How can technology help agents monitor their own performance?

Self-service dashboards let agents see their automated call scoring results and CSAT trends in real time. That transparency lets agents self-correct during a shift instead of waiting for a weekly supervisor review.

How is agent performance measured in an AI-driven environment?

Performance is measured by analyzing every interaction for sentiment, compliance, and accuracy. AI-powered quality management scores and predicted CSAT provide a more objective view than manual sampling, because every agent is evaluated on their full body of work.

What are the challenges of implementing AI in call centers?

The main challenges are integration with legacy on-premise systems, initial setup and rubric calibration effort, and agent skepticism about monitoring. Cloud-native platforms reduce the first two, and transparent scoring criteria address the third.

How does automated call scoring remove human bias?

Automated scoring applies the same NLP-driven rubric to every interaction. Unlike human reviewers, who are affected by fatigue and recency bias, the system evaluates the first call of the day and the last by an identical standard.

What is AI-powered workforce management?

AI-powered workforce management uses historical interaction data and predictive analytics to forecast contact volumes and optimize schedules. The right number of agents are available at peak times, which protects SLAs and reduces burnout from chronic understaffing.

How can AI improve contact center efficiency right now?
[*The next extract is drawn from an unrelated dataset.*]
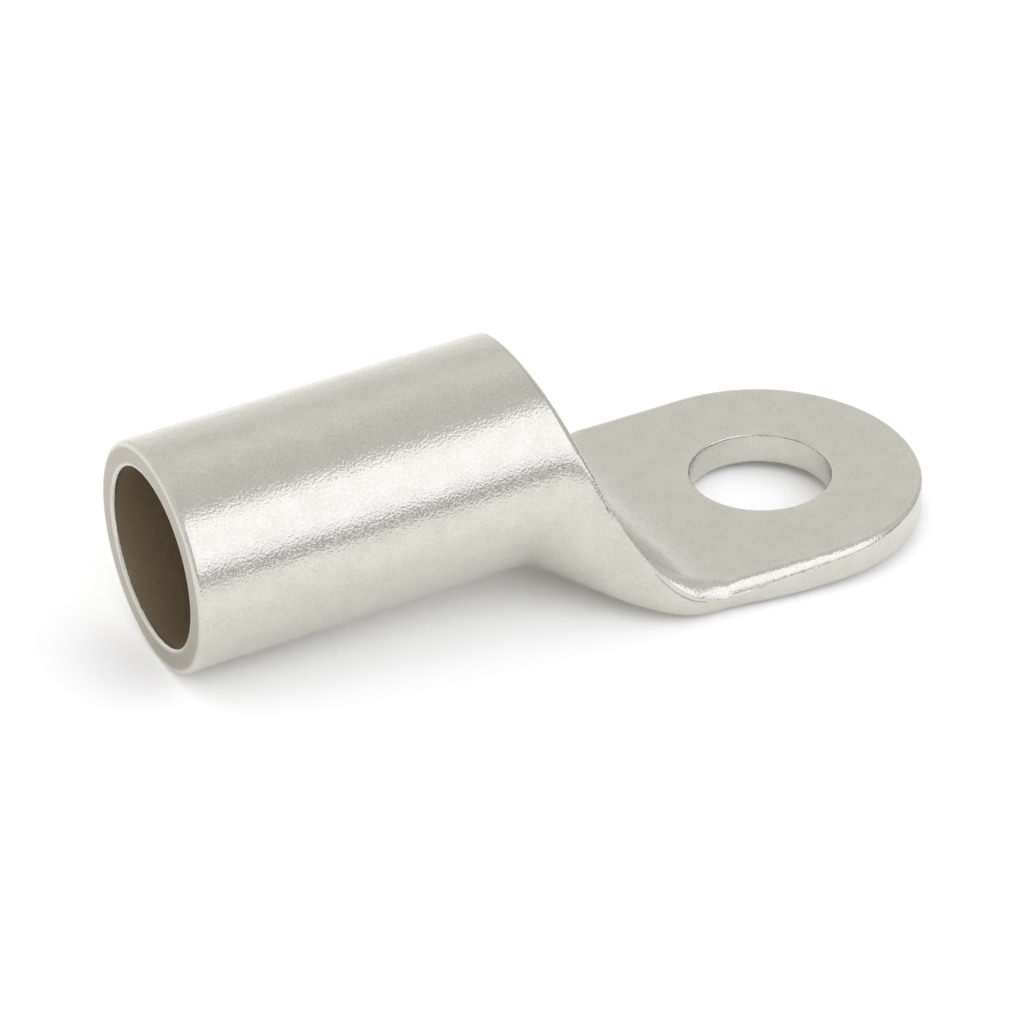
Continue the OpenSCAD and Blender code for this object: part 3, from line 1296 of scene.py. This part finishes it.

The fastest wins are in after-call work: AI summarization and automatic disposition coding let agents move to the next customer sooner, reducing average handle time without cutting conversations short.

Why does agent performance matter for customer experience?

Agents are the primary human touchpoint of the brand. High agent performance, supported by AI call center performance monitoring, is what turns policies and products into interactions that customers describe as fast, empathetic, and resolved, which are the leading drivers of loyalty and NPS.